General information
- Type: Paramotor
- National origin: Sweden
- Manufacturer: Paramotor Performance AB
- Status: In production (2015)

= Paramotor Performance M3 =

Polish paramotor

The Paramotor Performance M3 is a family of Swedish paramotors that was designed and produced by Paramotor Performance of Bandhagen for powered paragliding. The aircraft are supplied complete and ready-to-fly.

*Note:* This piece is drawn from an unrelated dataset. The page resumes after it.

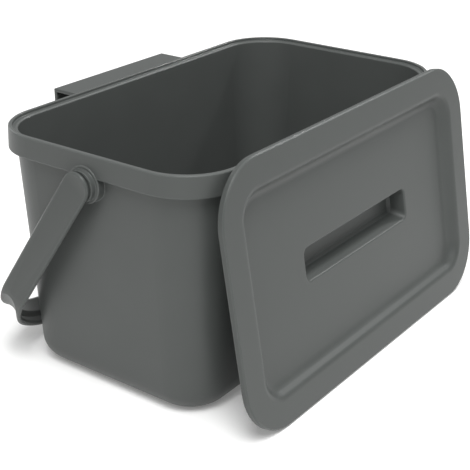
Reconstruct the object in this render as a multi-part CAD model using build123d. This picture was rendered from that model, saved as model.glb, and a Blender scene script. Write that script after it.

==Design and development==
The M3 series was designed to comply with the US FAR 103 Ultralight Vehicles rules as well as European regulations. They all feature a paraglider-style wing, single-place accommodation and a single 16 hp Solo 210 engine in pusher configuration with a 2.4:1 ratio reduction drive and a 100 cm diameter four-bladed composite propeller. The fuel tank capacity is 8 L. The aircraft is built from a combination of aluminium and steel and the workmanship has been noted as of high quality by reviews. All models have low hang points.

As is the case with all paramotors, take-off and landing is accomplished by foot. Inflight steering is accomplished via handles that actuate the canopy brakes, creating roll and yaw.

==Variants==
- M3T
Base model with an empty weight of 24 kg.
- M3X
Lightened model for mountain flying, with an empty weight of 22 kg.